Thursday, June 24, 2021

Machine Learning Aids Materials Fabrication

mit  |  In recent years, research efforts such as the Materials Genome Initiative and the Materials Project have produced a wealth of computational tools for designing new materials useful for a range of applications, from energy and electronics to aeronautics and civil engineering.

But developing processes for producing those materials has continued to depend on a combination of experience, intuition, and manual literature reviews.

A team of researchers at MIT, the University of Massachusetts at Amherst, and the University of California at Berkeley hope to close that materials-science automation gap, with a new artificial-intelligence system that would pore through research papers to deduce “recipes” for producing particular materials.

“Computational materials scientists have made a lot of progress in the ‘what’ to make — what material to design based on desired properties,” says Elsa Olivetti, the Atlantic Richfield Assistant Professor of Energy Studies in MIT’s Department of Materials Science and Engineering (DMSE). “But because of that success, the bottleneck has shifted to, ‘Okay, now how do I make it?’”

The researchers envision a database that contains materials recipes extracted from millions of papers. Scientists and engineers could enter the name of a target material and any other criteria — precursor materials, reaction conditions, fabrication processes — and pull up suggested recipes.

As a step toward realizing that vision, Olivetti and her colleagues have developed a machine-learning system that can analyze a research paper, deduce which of its paragraphs contain materials recipes, and classify the words in those paragraphs according to their roles within the recipes: names of target materials, numeric quantities, names of pieces of equipment, operating conditions, descriptive adjectives, and the like.

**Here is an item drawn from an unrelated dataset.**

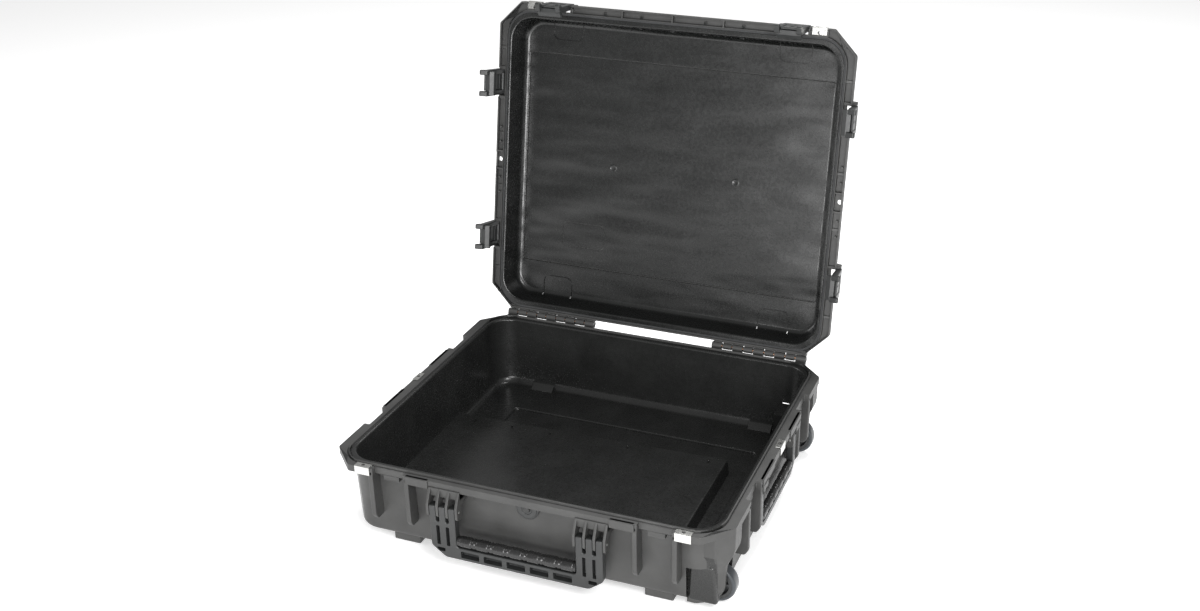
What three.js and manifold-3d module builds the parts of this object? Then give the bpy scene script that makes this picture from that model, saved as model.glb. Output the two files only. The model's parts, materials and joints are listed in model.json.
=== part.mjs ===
// Wheeled equipment case, lid open: base and lid shells, six trigger latches, two carry handles,
// two wheels and a pull-out tow handle.
// Millimetres, +Z up, front -Y, wheels +X, tow handle -X. Sizes are worked out from the base's middle, and
// the whole case is then moved so that the origin is on the ground, under the middle of its bounding box.
import * as THREE from 'three';
import { mergeVertices } from 'three/addons/utils/BufferGeometryUtils.js';
import Module from 'manifold-3d';

const wasm = await Module();
wasm.setup();

// ---- driving dimensions -------------------------------------------------------------------------
const RIM_Z = 150; // top face of the base, where the lid meets it
const FOOT = 8; // feet below the base's lowest skin
const GAP = 0.3; // clearance between parts that touch
const OPENING = { width: 618, depth: 535, radius: 42 };
const SKIN = 4;
const FLANGE = { x: 335, front: -291, lidFront: -296.5, back: 285, chamfer: 42, height: 12 };
const RIDGE = { width: 634, depth: 558, radius: 45, thick: 3, height: 3 };
const LID_TOP = 55.5; // lid's main top face above the rim
const LID_DEPTH = 50; // lid's inside depth
const PAD_HEIGHT = 14; // stacking ribs on top of the lid
const SKIRT = 2.8; // thickness of a flange's skirt
const HINGE = { y: 293.5, z: RIM_Z + 3.2, radius: 6.2, pin: 2.4 };
const OPEN_ANGLE = THREE.MathUtils.degToRad(100.47);
const BAY = { x: 222, y: 145, half: 31.5, rib: 8 }; // latch bays on the front and on the sides
const WALL = { front: -270.5, side: 316 }; // outer faces of the base's walls near the rim
const LATCH = { pivotOut: 1, pivotUp: 22, width: 48, pin: 2, catchHalf: 14 };
const NOTCH = { half: 27, depth: 9.5 }; // cut in both flanges where a latch's hook passes
const HASP = { x: 267, half: 13, over: 9.5, thick: 1.2, holeY: 4.4, hole: 2.8 }; // steel padlock plates
/** The lid's plates and their seats above the rim, and the hole in each end of the lid's flange. */
const LID_HASP = { seat: 3.5, over: 12, holeY: 8.5, hole: 3.2, sideY: 6, sideHole: 4.4 };
const HANDLE = { drop: 42, slot: 5.5, pinRadius: 2 };
const FRONT_HANDLE = {
  halfWidth: 145, fingers: 3, finger: 11, out: 6, thick: 14, top: 8, core: 4.5, grip: 9,
  gripDrop: 52.5, bottom: 84, windows: 5,
};
const SIDE_HANDLE = {
  halfWidth: 105, fingers: 1, finger: 16, out: -9.5, thick: 12, top: 5, core: 3.5, grip: 7,
  gripDrop: 46, bottom: 64, windows: 0,
};
const WHEEL = { x: 301.5, y: 228, z: 34, radius: 32, width: 20, bore: 4 };
const WELL = { x: 264, top: 73, inner: 214, outer: 241, cheek: 256 };
const TOW = { y: -7, halfWidth: 80, legY: 62, z: 21, travelTube: 460 };
const TUNNEL = { right: 218, front: -150, back: 91, leftTop: 35, rightTop: 44, skin: 3.5 };

// ---- shape helpers ------------------------------------------------------------------------------
/** Turns a closed geometry into a solid that can be joined and cut. */
function solid(geometry) {
  const bare = geometry.index ? geometry.clone() : geometry;
  bare.deleteAttribute('normal');
  bare.deleteAttribute('uv');
  const merged = mergeVertices(bare, 1e-3);
  return new wasm.Manifold(new wasm.Mesh({
    numProp: 3,
    vertProperties: new Float32Array(merged.attributes.position.array),
    triVerts: new Uint32Array(merged.index.array),
  }));
}

const join = (solids) => solids.reduce((whole, piece) => whole.add(piece));
const cut = (body, tools) => tools.reduce((left, tool) => left.subtract(tool), body);

/** Box between two corners. */
function block(x0, x1, y0, y1, z0, z1) {
  const box = new THREE.BoxGeometry(x1 - x0, y1 - y0, z1 - z0);
  box.translate((x0 + x1) / 2, (y0 + y1) / 2, (z0 + z1) / 2);
  return solid(box);
}

/** Round bar along 'x', 'y' or 'z', centred at a point. */
function rod(axis, radius, length, x, y, z, segments = 12) {
  const bar = new THREE.CylinderGeometry(radius, radius, length, segments);
  if (axis === 'x') bar.rotateZ(Math.PI / 2);
  if (axis === 'z') bar.rotateX(Math.PI / 2);
  bar.translate(x, y, z);
  return solid(bar);
}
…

In a paper appearing in the latest issue of the journal Chemistry of Materials, they also demonstrate that a machine-learning system can analyze the extracted data to infer general characteristics of classes of materials — such as the different temperature ranges that their synthesis requires — or particular characteristics of individual materials — such as the different physical forms they will take when their fabrication conditions vary.